İşlerine devam etme aşamasında olan sanat emekçileri de belki 11 ay 28 gün sonra aynı kaderi paylaşacaklar. Kaldırılmadan önce kamu personel sisteminin en gayri insani istihdam biçimi olan, kamuda esnek çalışma ve asgari standartlara uymaksızın personel çalıştırmanın aracı olarak özellikle yaygınlaştırılan 4/C’li yani ‘geçici personel’ istihdamına benzer bir istihdam biçimi 4/B’li Sözleşmeli Personel istihdamıymış gibi gösterilmeye çalışılıyor. Bakınız 54 sayılı Cumhurbaşkanlığı Kararnamesinin 6. Maddesinde kurumların çalıştırabilecekleri personel sayılarının karşılığında örneğin Devlet Opera ve Balesi Müdürlüğü sanatçı alımı için 756 adam/ay ibaresi bulunmaktadır. Bu geçici işçiler için kullanılan bir terimdir ve 4B Sözleşmesinde böyle bir madde yoktur. Adam/ay terimi kurumların bir ay içerisinde çalıştırabilecekleri kişi sayısını ifade etmekle birlikte bir yılda ise 11 ay 28 gün çalışmayı öngörür. Cumhurbaşkanlığı Kararnamesine konan geçici madde de yapılacak sözleşmenin 2020 yılı için geçerli olduğu hüküm altına alınmış peki 2021 yılı ne olacak? 20 yıldır çalışan misafir sanatçıların misafirlikleri hiç bitmeyecek mi?

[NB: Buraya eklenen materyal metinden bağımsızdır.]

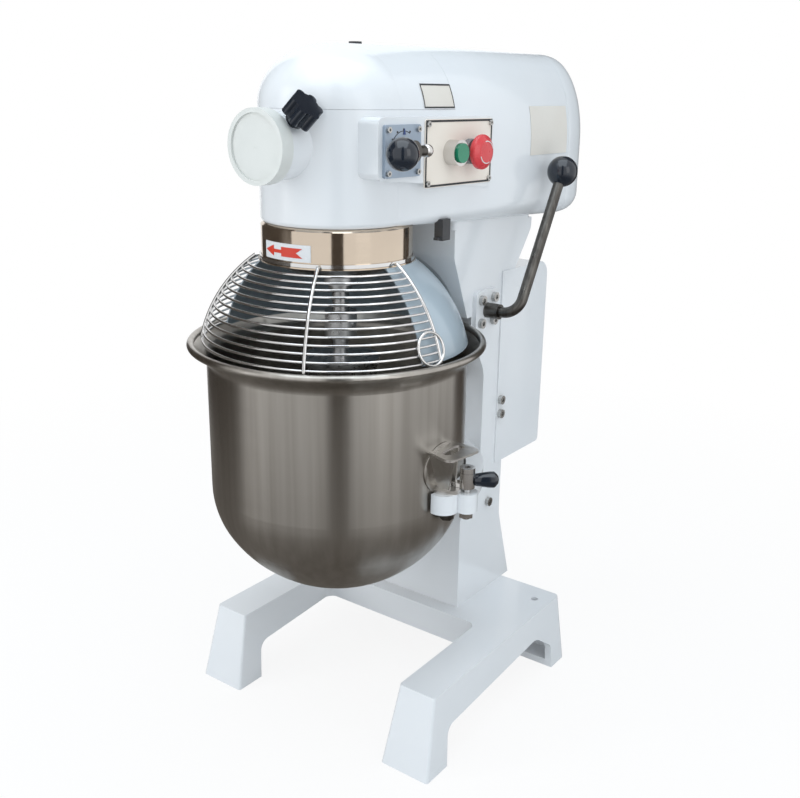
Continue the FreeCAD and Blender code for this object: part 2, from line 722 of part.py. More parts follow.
def make_head_casting(outer, inner):
    room = fused(inner[:2] + [control_boss(HEAD_WALL)])
    room = room.cut(bulkhead(WEB_FRONT_Y, WEB_FRONT_HALF)).cut(bulkhead(WEB_REAR_Y, HEAD_HALF))
    casting = fused(outer[:2] + [control_boss(0), neck_pad()])
    casting = casting.cut(room).cut(lid_cutter(0))
    seat = SPLASH_R + LEDGE + 1
    casting = casting.cut(rod(seat, (0, 0, HEAD_BOTTOM_REAR - 5), (0, 0, HEAD_BOTTOM_FRONT)))
    casting = casting.cut(box(-200, 200, TAIL_START, TAIL_START + 9, 500, HEAD_TOP + 50))
    barrel = hub_barrel(HUB_R, NOSE_R - 26, HUB_REACH)
    boss = rod(BEARING_R + 10, (0, 0, HEAD_BOTTOM_FRONT + 1), (0, 0, HEAD_BOTTOM_FRONT + 28))
    casting = casting.fuse([barrel, boss])
    casting = casting.cut(hub_barrel(HUB_BORE_R, NOSE_R - 30, HUB_REACH + 1))
    casting = casting.cut(rod(BEARING_R, (0, 0, HEAD_BOTTOM_FRONT - 1), (0, 0, HEAD_BOTTOM_FRONT + 40)))
    for z in (HUB_Z, LAY_Z):
        for y in (WEB_FRONT_Y, WEB_REAR_Y):
            casting = casting.cut(rod(BEARING_OUT, (0, y - 1, z), (0, y + WEB_THICK + 1, z)))
    way_y = NECK_FRONT + 28
    casting = casting.cut(rod(20, (0, way_y, NECK_TOP_Z - 5), (0, way_y, HEAD_BOTTOM_FRONT + 10)))
    holes = ((START_Y, BUTTON_Z, SHANK_R), (STOP_Y, BUTTON_Z, SHANK_R), (DIAL_Y, DIAL_Z, DIAL_SHAFT_R))
    for y, z, radius in holes:
        casting = casting.cut(on_panel(rod(radius + RUN, (PANEL_X - 30, y, z), (PANEL_X + 1, y, z))))
    hole_start, hole_end = knob_axis_point(HUB_BORE_R - 2), knob_axis_point(HUB_R + 5)
    knob_hole = rod(KNOB_STUD_R + RUN, tuple(hole_start), tuple(hole_end))
    return casting.cut(knob_hole).removeSplitter()


def make_top_cover(outer, thinner):
    lid = fused(outer[:2]).common(lid_cutter(-SEAM_GAP))
    lid = lid.cut(thinner[0]).cut(thinner[1])
    return lid.cut(rod(PLUG_R - 1.6, (0, PLUG_Y, HEAD_TOP - 12), (0, PLUG_Y, HEAD_TOP + 5)))


def make_rear_cover(outer, inner):
    rear = outer[2].cut(inner[2])
    return rear.common(box(-200, 200, TAIL_START + SEAM_GAP, TAIL_START + 200, 500, HEAD_TOP + 50))


def knob_axis_point(radius):
    """Point on the thumb screw's axis at this distance from the hub's axis."""
    a = math.radians(KNOB_TILT_DEG)
    return V(radius * math.cos(a), -(HUB_REACH - KNOB_BACK), HUB_Z + radius * math.sin(a))


def make_star_knob():
    """Lobed thumb screw that clamps an attachment in the hub; drawn upright, then tilted."""
    core = rod(KNOB_R - 4, (0, 0, 0), (0, 0, 20))
    lobes = []
    for i in range(KNOB_LOBES):
        foot = polar(KNOB_R - 5.5, 360 / KNOB_LOBES * i)
        lobes.append(rod(5.5, (foot.x, foot.y, 0), (foot.x, foot.y, 20)))
    neck = rod(10, (0, 0, -7), (0, 0, 0))
    stud = rod(KNOB_STUD_R, (0, 0, -(HUB_R + 10 - HUB_BORE_R)), (0, 0, 0))
    knob = fused([core, neck, stud] + lobes)
    base = knob_axis_point(HUB_R + 11)
    direction = (knob_axis_point(2) - knob_axis_point(1)).normalize()
    knob.Placement = FreeCAD.Placement(base, FreeCAD.Rotation(V(0, 0, 1), direction))
    return knob


def make_hub_cap():
    """Cover over the hub mouth: a disc with a raised ring and a plug that enters the bore."""
    face_y = -HUB_REACH - GAP
    disc = rod(CAP_R, (0, face_y - CAP_THICK, HUB_Z), (0, face_y, HUB_Z))
    dish = tube(CAP_R - 5, 0.1, (0, face_y - CAP_THICK - 1, HUB_Z), (0, face_y - CAP_THICK + 2, HUB_Z))
    skirt = tube(CAP_R, HUB_R + GAP, (0, face_y, HUB_Z), (0, face_y + CAP_SKIRT, HUB_Z))
    plug = rod(HUB_BORE_R - GAP, (0, face_y, HUB_Z), (0, face_y + CAP_SKIRT + 3, HUB_Z))
    return fused([disc.cut(dish), skirt, plug])


def make_top_plug():
    head = rod(PLUG_R, (0, PLUG_Y, HEAD_TOP), (0, PLUG_Y, HEAD_TOP + 3))
    stem = rod(PLUG_R - 1.6, (0, PLUG_Y, HEAD_TOP - LID_WALL - 3), (0, PLUG_Y, HEAD_TOP))
    return fused([head, stem])


# ================================================================ gearbox, motor and planetary drive
def make_output_shaft():
    front = -HUB_REACH + HUB_BORE_DEPTH
    shaft = rod(SHAFT_R, (0, front + 22, HUB_Z), (0, WEB_REAR_Y + WEB_THICK, HUB_Z))
    socket = rod(HUB_BORE_R - 6, (0, front, HUB_Z), (0, front + 26, HUB_Z))
    drive = box(-7, 7, front - 1, front + 18, HUB_Z - 7, HUB_Z + 7)
    return fused([shaft, socket]).cut(drive)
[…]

‘GÖSTERİŞ İÇİNDE SEYİRCİYE SUNULAN ESERLERİN ALTINDA DRAM YATIYOR’

Gösterişli kostümler, ışıklar ile seyirciye sunulan eserler ve tüm bu şaşanın altında aslında gerçek bir dram yatıyor. 1800 lü yılların çalışma koşullarına benzer koşulların ağırlığı altında ezilen sanat emekçileri üst yönetimlerin ‘performans’ gayesi ile günde 16-17 saat varan şekilde çalıştırılmaya devam ediliyorlar. Kültür ve Turizm Bakanının sanat emekçilerine daha önceki istihdam biçimlerinden daha iyi olan 4/B li sözleşmesi yapılacağını ilan etmesiyle yaşanan sevinç yerini açlığa mahkûm edilen sanat emekçilerinin dramına bırakmıştır. Misafir sanatçılar ve Süreli Sözleşmeli Personel pozisyonlarında çalıştırılan arkadaşlarımızın sorunlarına gerçek çözümlerle gelinmesini istiyoruz. Sanat kurumlarında yapılan bu haksızlıklara bir an önce son verilmelidir. Nitelikli kamusal hizmet üretebilmek için daha iyi çalışma koşulları ve güvenceli istihdam istiyoruz.